According to my colleagues who were doing their doctorate work at the time at Harvard, the “inside consensus” was that she cost Sol Snyder the Nobel.  They went onto to say that “she paid dearly for this quagmire, as that was a career killing move with regards to a science career in academia.”  The Smithsonian reported that Candace Pert became “something of a pariah to the establishment.”

On a more personal note, as she advised me on more than one occasion on my medical and academic future, she felt she had “stepped over the line” at that time in her life.  She said that there was a time in her life where she thought the scientific world and medical establishment was against her.  In hindsight, she says it was a “cytokine storm in a sea of good ol’ boys and the emergence of science and the new frontier- that being neuroscience.”  The harder reality was that the attempt is always “trying to find balance.  I had my kids while I was pursuing my doctorate. There were was a big taboo for a scientist to find time for rearing children.  These are not challenges that none of my male colleagues had to endure.”
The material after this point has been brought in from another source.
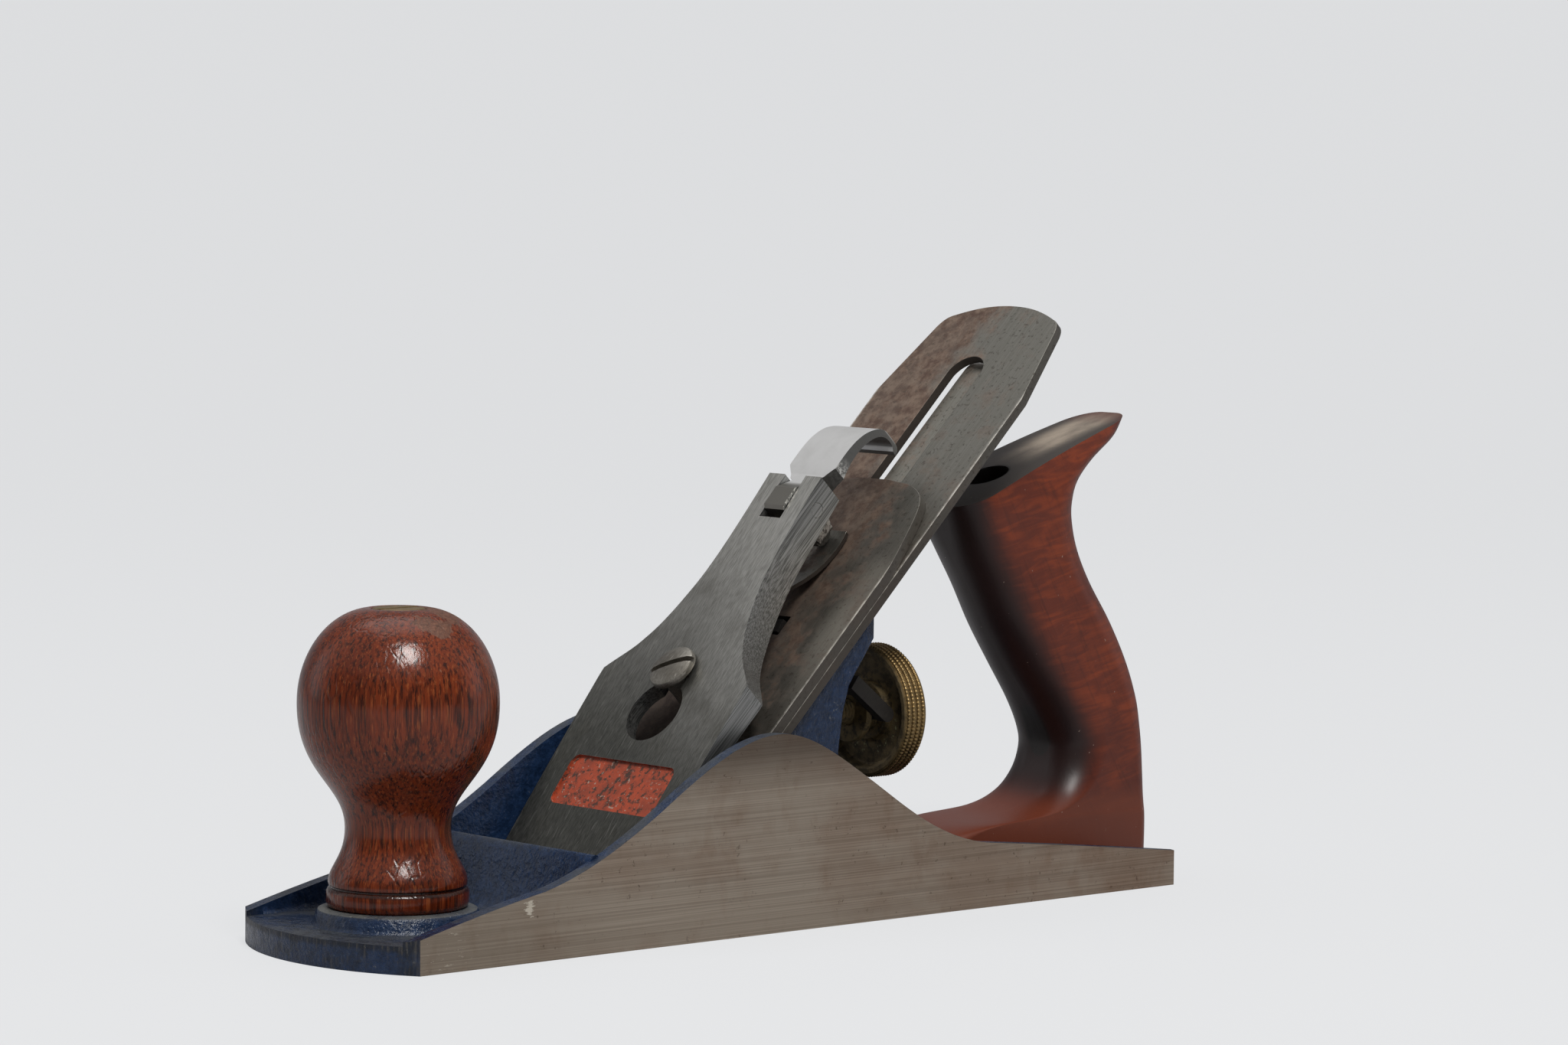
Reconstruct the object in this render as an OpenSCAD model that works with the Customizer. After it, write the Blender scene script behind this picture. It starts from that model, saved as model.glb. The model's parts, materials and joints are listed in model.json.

HIV and Science of the Mind

In 1982, she became section chief for brain biochemistry at the National Institute for Mental Health, (NIMH.)  In 1987, she began her own private lab with her husband Michael Ruff, immunologist-virologist,  to continue research on a vaccine for HIV/AIDS.  Up until the time of her death, she worked in her own private lab (RAPID pharmaceuticals) in Silver Spring, Maryland.  She appeared in the Bill Moyers in the 1993 PBS special, “Healing and the Mind,” as well as the movie “What the Bleep do we Know!?” in 2004.

Full Circle

In May of 2013 at the American Pain Society‘s Pre-Conference on CAM, (Complementary and Alternative Medicine),  Dr. Pert was one of the speakers on molecular biology and neuroscience.  She noted to me later at the conference , “Gonzo, I have witnessed my work come full circle. There are people who come up to me and tell me how much I meant to them when they were doing their graduate work in the ’70s, ’80s and ’90s.”  I recall her saying, “Gonzo, the gratitude from my peers in the scientific community is one thing that I am in awe of.  At the time, early in my career as a scientist, as a graduate student, I walked into the fire, not knowing the ramifications.  At that time, I did not really care, and I was standing up for something.  Upon years of reflection, I see we have a long way to go in the future of science and medicine.  At least here at the [American Pain Society] meeting, I am able to see things begin a new era in science and medicine.  I thank all of those people whose lives I touched as well as their kindness and reflection that I see in their brilliant work.  It is great to know that the dream lives on.”

Thank you for dreaming Dr. Pert.  I will miss you always.